DO THIS
Extract, unchanged, each line of the listing below from its first line through the line that contains "band_t = 3; // [2.6:0.1:3.6]", inclusive, and nothing else.
- - -
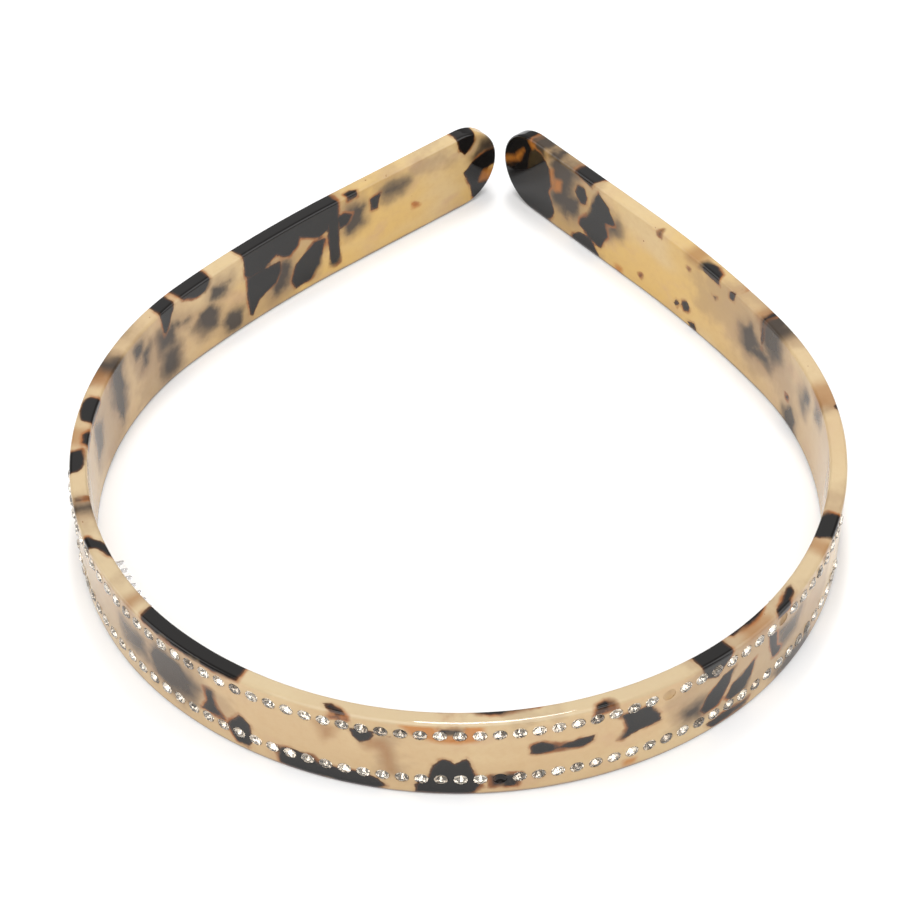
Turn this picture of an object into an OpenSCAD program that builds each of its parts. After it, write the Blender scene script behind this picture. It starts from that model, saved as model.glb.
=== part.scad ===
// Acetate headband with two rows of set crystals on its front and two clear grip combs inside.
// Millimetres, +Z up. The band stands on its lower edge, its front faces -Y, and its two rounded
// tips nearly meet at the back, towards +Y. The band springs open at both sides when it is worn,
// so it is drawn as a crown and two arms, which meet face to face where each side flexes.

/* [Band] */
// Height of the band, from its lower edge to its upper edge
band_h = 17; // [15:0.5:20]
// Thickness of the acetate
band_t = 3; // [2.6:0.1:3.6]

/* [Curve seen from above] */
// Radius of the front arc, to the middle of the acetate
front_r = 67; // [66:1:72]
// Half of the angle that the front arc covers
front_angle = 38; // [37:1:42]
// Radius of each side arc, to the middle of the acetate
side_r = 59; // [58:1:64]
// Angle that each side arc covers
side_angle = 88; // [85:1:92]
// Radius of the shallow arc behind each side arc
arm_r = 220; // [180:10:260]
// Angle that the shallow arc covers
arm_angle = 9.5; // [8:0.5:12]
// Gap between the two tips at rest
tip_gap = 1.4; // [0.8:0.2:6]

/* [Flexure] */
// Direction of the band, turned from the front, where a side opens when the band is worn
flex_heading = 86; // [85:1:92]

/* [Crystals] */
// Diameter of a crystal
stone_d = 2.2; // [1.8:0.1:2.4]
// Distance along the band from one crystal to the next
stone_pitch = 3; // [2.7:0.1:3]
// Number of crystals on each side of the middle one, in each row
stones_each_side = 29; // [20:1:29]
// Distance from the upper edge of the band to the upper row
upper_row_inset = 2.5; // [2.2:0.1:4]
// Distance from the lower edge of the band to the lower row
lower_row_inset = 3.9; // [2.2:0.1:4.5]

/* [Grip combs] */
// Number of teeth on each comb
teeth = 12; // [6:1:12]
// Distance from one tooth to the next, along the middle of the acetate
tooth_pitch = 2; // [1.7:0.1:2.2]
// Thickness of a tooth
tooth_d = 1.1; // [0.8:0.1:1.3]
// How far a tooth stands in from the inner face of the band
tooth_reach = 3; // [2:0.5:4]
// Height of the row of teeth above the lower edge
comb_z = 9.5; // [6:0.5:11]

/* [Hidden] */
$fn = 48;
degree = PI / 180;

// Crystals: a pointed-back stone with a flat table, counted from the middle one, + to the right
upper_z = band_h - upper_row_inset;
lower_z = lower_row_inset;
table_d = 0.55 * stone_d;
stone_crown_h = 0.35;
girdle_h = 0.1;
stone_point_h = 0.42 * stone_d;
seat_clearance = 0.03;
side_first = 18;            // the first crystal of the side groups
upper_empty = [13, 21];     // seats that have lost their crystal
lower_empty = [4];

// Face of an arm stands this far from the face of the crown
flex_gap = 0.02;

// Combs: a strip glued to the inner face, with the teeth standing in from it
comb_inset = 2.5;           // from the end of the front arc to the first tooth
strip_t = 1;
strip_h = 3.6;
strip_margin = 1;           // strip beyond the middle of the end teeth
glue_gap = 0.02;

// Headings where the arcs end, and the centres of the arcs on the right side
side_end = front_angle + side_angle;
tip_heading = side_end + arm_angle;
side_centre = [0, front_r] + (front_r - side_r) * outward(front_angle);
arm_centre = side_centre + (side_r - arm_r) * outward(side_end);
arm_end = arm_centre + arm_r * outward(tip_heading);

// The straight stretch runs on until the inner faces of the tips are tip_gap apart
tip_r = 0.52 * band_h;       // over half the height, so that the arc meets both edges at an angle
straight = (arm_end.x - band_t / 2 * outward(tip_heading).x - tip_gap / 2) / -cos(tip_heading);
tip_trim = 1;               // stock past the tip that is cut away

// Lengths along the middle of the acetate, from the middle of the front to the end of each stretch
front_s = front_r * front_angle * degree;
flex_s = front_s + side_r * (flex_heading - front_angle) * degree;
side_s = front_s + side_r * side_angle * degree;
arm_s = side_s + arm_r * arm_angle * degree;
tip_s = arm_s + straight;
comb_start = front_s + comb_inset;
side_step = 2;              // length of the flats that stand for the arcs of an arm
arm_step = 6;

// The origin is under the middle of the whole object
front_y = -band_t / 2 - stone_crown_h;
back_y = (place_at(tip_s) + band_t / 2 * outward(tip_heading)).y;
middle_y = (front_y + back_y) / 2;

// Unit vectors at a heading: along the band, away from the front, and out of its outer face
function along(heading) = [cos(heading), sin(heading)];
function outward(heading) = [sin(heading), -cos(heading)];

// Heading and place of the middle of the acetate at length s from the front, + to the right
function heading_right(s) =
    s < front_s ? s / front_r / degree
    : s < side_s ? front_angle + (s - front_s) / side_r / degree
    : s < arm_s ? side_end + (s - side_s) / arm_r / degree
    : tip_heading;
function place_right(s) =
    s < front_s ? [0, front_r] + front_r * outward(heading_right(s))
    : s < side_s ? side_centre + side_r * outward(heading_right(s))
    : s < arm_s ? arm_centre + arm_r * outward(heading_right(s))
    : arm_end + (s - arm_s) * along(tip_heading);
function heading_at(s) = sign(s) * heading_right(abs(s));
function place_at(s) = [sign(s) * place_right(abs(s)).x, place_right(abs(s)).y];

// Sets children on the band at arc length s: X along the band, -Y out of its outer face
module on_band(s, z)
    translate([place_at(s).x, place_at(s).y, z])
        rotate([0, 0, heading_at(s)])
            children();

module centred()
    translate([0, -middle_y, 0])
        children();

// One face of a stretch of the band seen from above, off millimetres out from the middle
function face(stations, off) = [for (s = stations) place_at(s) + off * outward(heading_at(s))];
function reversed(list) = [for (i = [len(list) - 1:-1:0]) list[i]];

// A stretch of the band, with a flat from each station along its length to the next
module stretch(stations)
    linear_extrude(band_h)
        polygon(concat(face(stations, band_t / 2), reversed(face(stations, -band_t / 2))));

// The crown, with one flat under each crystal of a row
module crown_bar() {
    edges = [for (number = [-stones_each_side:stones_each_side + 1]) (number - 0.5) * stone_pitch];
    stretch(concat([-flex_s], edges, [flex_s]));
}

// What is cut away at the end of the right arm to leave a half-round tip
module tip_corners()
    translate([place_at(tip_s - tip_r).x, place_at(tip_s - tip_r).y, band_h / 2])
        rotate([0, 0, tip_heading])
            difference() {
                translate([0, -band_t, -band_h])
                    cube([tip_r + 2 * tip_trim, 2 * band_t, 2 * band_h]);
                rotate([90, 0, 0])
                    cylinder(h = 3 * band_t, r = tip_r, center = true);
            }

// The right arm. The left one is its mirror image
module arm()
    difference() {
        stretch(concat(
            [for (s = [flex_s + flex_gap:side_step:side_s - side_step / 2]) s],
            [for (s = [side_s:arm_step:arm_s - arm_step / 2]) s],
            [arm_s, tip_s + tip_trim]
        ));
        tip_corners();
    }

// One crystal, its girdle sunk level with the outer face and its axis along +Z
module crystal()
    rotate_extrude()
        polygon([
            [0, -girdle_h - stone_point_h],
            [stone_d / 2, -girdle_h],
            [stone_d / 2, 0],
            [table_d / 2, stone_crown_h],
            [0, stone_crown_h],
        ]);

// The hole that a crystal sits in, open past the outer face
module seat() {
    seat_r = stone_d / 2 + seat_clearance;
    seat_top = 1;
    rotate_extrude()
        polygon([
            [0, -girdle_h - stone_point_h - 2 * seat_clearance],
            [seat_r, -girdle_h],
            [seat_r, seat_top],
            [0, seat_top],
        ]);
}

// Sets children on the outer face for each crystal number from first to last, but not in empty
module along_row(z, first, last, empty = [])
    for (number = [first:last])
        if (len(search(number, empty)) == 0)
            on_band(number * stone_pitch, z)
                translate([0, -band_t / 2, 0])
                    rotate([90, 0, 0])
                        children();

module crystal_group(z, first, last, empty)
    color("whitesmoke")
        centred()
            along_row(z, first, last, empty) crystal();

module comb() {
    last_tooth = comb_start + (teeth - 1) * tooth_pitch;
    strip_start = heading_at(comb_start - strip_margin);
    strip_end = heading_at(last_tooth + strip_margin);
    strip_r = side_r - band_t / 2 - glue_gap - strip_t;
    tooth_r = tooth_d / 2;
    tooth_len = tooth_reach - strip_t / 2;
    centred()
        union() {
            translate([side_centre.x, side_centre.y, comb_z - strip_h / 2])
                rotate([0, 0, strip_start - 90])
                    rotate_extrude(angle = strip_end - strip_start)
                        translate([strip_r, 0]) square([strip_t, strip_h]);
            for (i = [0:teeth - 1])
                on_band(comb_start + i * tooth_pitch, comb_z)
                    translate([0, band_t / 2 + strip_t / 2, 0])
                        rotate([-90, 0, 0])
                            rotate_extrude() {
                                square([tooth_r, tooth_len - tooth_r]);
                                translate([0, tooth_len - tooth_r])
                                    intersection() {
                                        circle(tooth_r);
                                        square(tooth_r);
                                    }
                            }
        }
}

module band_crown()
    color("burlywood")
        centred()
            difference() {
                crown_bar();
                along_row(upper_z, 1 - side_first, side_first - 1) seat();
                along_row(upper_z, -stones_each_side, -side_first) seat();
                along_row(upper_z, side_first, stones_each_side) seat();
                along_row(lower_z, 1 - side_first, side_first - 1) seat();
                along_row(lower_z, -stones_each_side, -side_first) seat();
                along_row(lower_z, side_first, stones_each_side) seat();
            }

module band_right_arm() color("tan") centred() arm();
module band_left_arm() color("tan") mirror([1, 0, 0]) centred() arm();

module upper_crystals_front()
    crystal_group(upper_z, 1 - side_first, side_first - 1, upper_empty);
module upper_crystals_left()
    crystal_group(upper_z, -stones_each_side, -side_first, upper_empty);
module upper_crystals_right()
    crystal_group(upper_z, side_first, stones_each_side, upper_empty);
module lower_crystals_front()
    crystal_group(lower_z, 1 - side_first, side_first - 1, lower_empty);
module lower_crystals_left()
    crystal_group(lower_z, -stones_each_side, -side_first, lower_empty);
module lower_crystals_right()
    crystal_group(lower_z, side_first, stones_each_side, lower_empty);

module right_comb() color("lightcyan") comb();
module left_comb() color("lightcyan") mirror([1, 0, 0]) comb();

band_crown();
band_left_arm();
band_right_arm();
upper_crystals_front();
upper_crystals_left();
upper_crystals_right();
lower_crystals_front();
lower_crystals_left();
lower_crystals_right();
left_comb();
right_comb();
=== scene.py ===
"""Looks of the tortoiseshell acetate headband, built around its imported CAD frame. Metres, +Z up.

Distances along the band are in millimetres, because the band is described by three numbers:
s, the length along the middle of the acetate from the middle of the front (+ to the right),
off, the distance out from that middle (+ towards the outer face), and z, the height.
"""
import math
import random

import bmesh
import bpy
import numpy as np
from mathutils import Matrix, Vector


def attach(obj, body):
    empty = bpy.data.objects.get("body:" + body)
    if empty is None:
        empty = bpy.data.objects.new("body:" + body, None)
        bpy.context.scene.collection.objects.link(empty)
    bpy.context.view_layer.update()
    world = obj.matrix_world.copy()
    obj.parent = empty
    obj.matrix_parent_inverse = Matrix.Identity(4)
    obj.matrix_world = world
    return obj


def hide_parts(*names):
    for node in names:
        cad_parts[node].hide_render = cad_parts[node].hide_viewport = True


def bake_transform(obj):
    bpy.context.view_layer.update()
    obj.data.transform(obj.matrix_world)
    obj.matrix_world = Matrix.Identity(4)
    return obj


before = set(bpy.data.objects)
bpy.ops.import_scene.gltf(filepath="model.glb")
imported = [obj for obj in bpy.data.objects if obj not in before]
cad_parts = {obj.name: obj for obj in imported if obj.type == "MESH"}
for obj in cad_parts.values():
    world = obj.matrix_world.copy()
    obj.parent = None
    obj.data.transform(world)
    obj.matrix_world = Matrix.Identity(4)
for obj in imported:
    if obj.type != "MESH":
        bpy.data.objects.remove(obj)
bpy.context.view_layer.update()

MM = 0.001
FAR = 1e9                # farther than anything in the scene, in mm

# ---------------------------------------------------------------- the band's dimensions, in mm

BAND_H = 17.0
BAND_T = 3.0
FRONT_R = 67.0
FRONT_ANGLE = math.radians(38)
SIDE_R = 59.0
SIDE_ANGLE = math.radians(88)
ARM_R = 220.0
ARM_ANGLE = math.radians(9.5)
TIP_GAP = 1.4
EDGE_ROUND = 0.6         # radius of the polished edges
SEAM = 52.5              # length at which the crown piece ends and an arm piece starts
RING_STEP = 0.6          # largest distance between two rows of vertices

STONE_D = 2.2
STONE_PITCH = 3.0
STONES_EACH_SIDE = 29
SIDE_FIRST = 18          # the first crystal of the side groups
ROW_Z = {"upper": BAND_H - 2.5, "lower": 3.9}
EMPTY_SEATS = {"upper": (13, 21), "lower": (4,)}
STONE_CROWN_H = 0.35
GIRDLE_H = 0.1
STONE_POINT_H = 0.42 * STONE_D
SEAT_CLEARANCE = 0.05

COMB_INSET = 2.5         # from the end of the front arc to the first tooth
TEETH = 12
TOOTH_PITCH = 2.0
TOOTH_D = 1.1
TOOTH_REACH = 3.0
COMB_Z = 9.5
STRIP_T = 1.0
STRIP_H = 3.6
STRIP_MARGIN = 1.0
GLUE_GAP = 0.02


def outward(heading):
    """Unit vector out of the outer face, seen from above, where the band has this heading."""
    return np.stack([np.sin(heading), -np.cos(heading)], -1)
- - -
FINISHED TASK
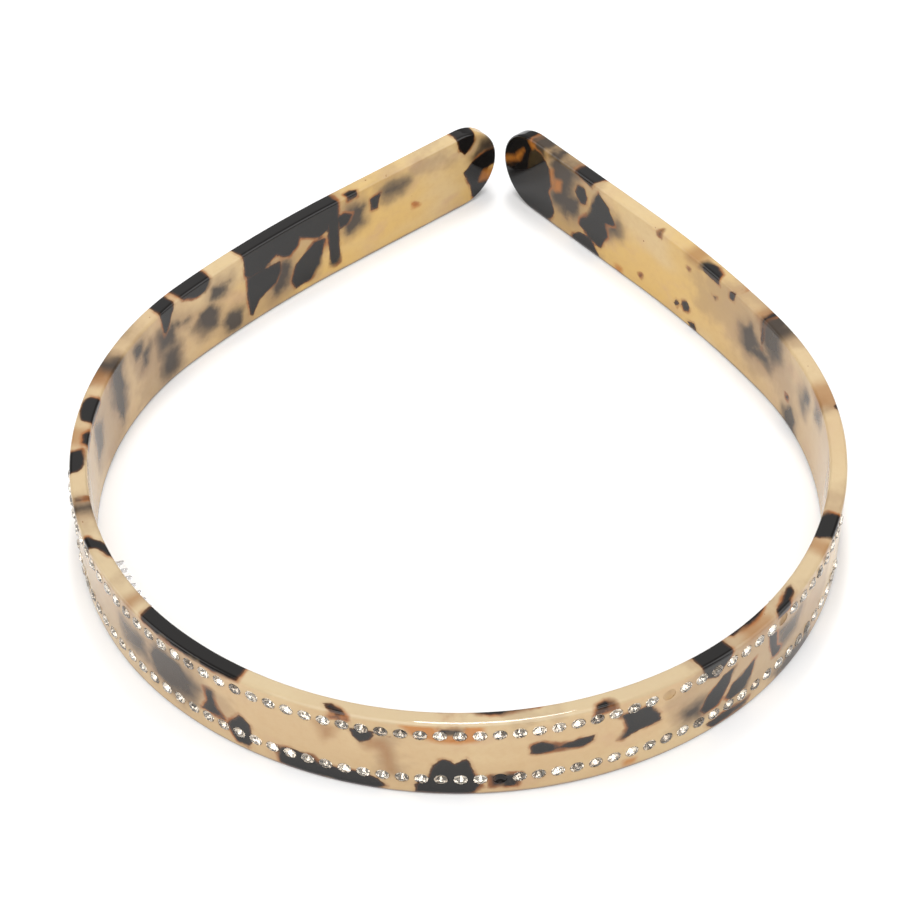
Turn this picture of an object into an OpenSCAD program that builds each of its parts. After it, write the Blender scene script behind this picture. It starts from that model, saved as model.glb.
=== part.scad ===
// Acetate headband with two rows of set crystals on its front and two clear grip combs inside.
// Millimetres, +Z up. The band stands on its lower edge, its front faces -Y, and its two rounded
// tips nearly meet at the back, towards +Y. The band springs open at both sides when it is worn,
// so it is drawn as a crown and two arms, which meet face to face where each side flexes.

/* [Band] */
// Height of the band, from its lower edge to its upper edge
band_h = 17; // [15:0.5:20]
// Thickness of the acetate
band_t = 3; // [2.6:0.1:3.6]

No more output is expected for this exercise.